Pela meia-noite chegaram os primeiros soldados aos Aliados, vinham de Lamego. E aí veio o júbilo.
Lá pelas três da manhã – coisa rara, ao tempo – abandonámos a “festa” e regressámos a casa.
Pelo caminho, apesar daquele aperto no peito e do maxilar que teimava em tremer, talvez pelo frio da noite, sentíamo-nos mais fortes, confiantes. Mas era uma sensação estranha, como se não coubéssemos no nosso corpo! Tantas incertezas!
Mas já havia uma certeza: o “nosso mundo” nunca mais seria o mesmo.
E não foi fácil adormecer, naquela noite, os ruídos na rua eram diferentes!







Luís Sérgio da Silva Pelicano
Residente no Município de Oliveira do Bairro
Nascido a 20 de Junho de 1975


Para mim o 25 Abril, são imagens, são filmes, são comemorações.
Nasci em 75 e daí não conhecer na pele outro regime senão a Democracia.
Do anterior, só conheço os relatos de opressão, de pobreza, repressão e MEDO.
Nasci no Verão quente de 1975, altura do PREC.
São tudo relatos e histórias que vou conhecendo sobre o 25 de Abril.
Hoje vejo, que muita gente se queixa como estamos, como vivemos, como somos educados.
Não quero de forma alguma que pensem que me resignei a esta situação de estagnação, mas daí a ouvir como às vezes ouço “O Salazar faz cá tanta falta”. Isso não.
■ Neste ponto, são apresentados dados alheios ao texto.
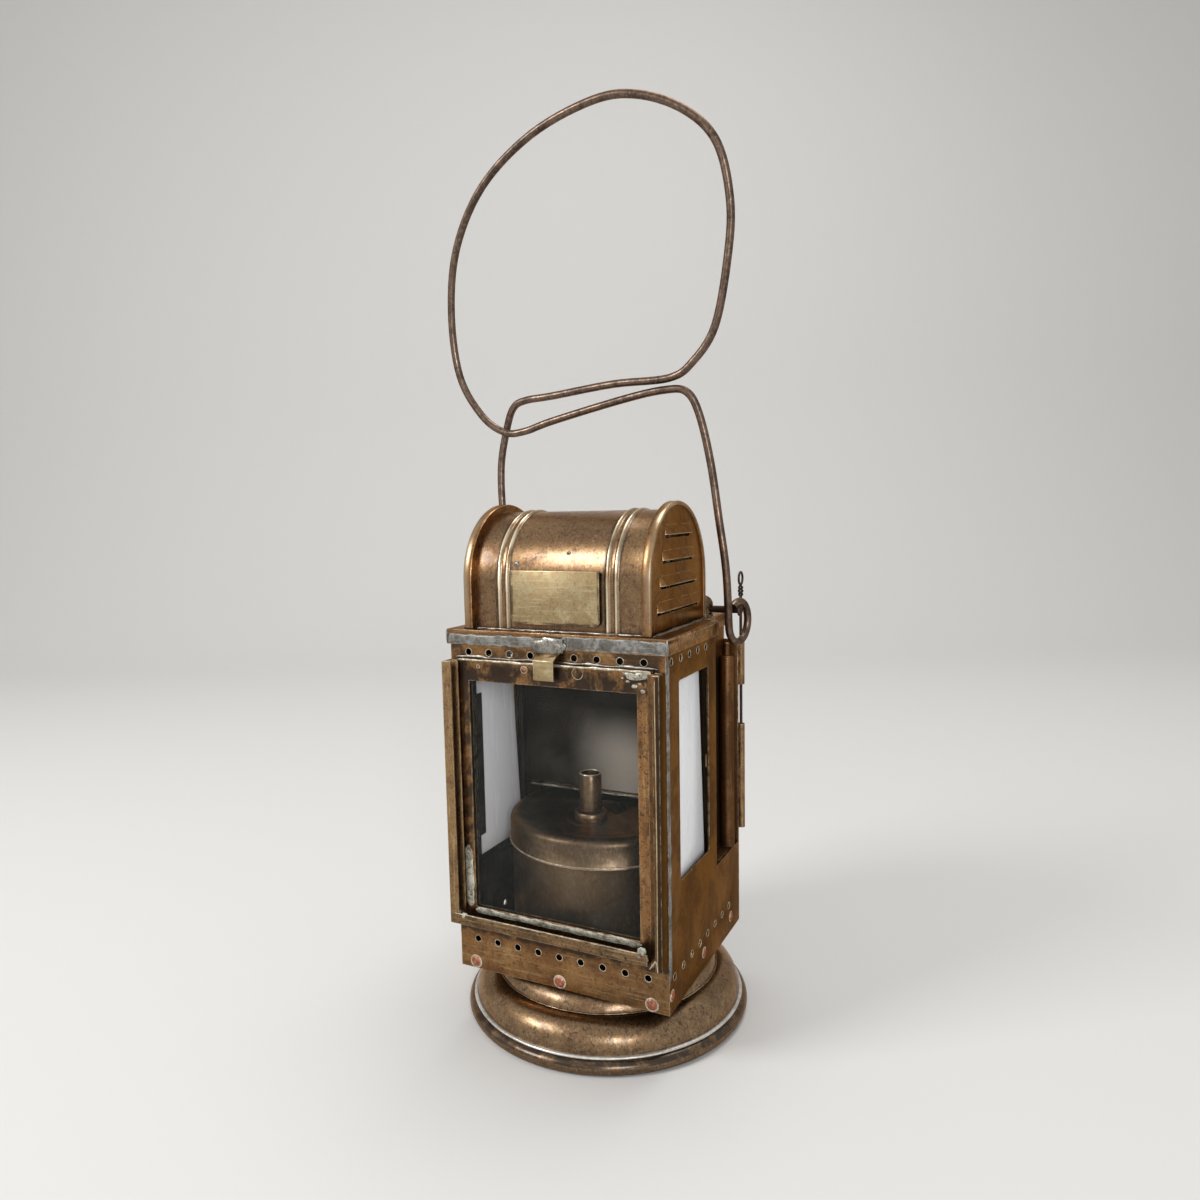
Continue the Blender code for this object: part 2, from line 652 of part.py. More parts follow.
def pane_span():
    """The opal pane's front and rear edges."""
    return WINDOW_Y - PANE_FRONT_MARGIN, WINDOW_Y + WINDOW_WIDTH + PANE_MARGIN


def make_pane_rail(side, label):
    """Grooved rail round three sides of the pane, open at the top."""
    front, rear = pane_span()
    thickness = PANE_THICKNESS + 2 * GAP + 2 * RAIL_LIP
    inner, outer = sorted((side * (INNER_RIGHT - thickness), side * INNER_RIGHT))
    rail = box_piece("pane_rail_" + label,
                     (inner, front - GAP - RAIL_STILE, PANE_LOW - GAP - RAIL_STILE),
                     (outer, rear + GAP + RAIL_STILE, RAIL_TOP), BRASS)

    def sight(bm):
        add_box(bm, (inner - OVERRUN, front + RAIL_COVER, PANE_LOW + RAIL_COVER),
                (outer + OVERRUN, rear - RAIL_COVER, RAIL_TOP + OVERRUN))

    def groove(bm):
        add_box(bm, (inner + RAIL_LIP, front - GAP, PANE_LOW - GAP),
                (outer - RAIL_LIP, rear + GAP, RAIL_TOP + OVERRUN))

    combine(rail, cutter("rail_sight_" + label, sight), "DIFFERENCE")
    return combine(rail, cutter("rail_groove_" + label, groove), "DIFFERENCE")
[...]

Uma das memórias que me foi contada pelo meu pai e que para mim espelha as dificuldades desses tempos, vou hoje partilha-la convosco.
O meu pai com os seus 6/7 anos, foi a casa de um Srs. ricos com o meu Bisavô. Viviam-se momentos difíceis e nessa casa comiam-se nesse momento uns bolos.
O meu Pai olhava para eles com um ar guloso de quem se calhar, digo eu, nunca havia comido tal coisa. A Dona de casa ao se aperceber deste cenário perguntou-lhe:
“Queres bolinhos Luizinho? Ao que ele prontamente sem hesitar respondeu, “Não Sra.” abanando a cabeça de braço estendido e mão aberta.
Ele querer queria, mas a educação era para não pedir nada.
Hoje os meus filhos, por vezes, nem dizem bom dia ou boa tarde aos avós, as primeiras palavras são “Quero uma bolacha?”
Antes do 25 Abril também era assim, muita gente queria de mão estendida mas abanado a cabeça a liberdade, hoje a liberdade não é saboreada é simplesmente liberdade.
Compreendo quando se diz que a qualidade da democracia é insatisfatória.
Mas não será que tudo isto acontece porque os Políticos, as Instituições, os Organismos e todos nós, nos esquecemos de saborear a Liberdade?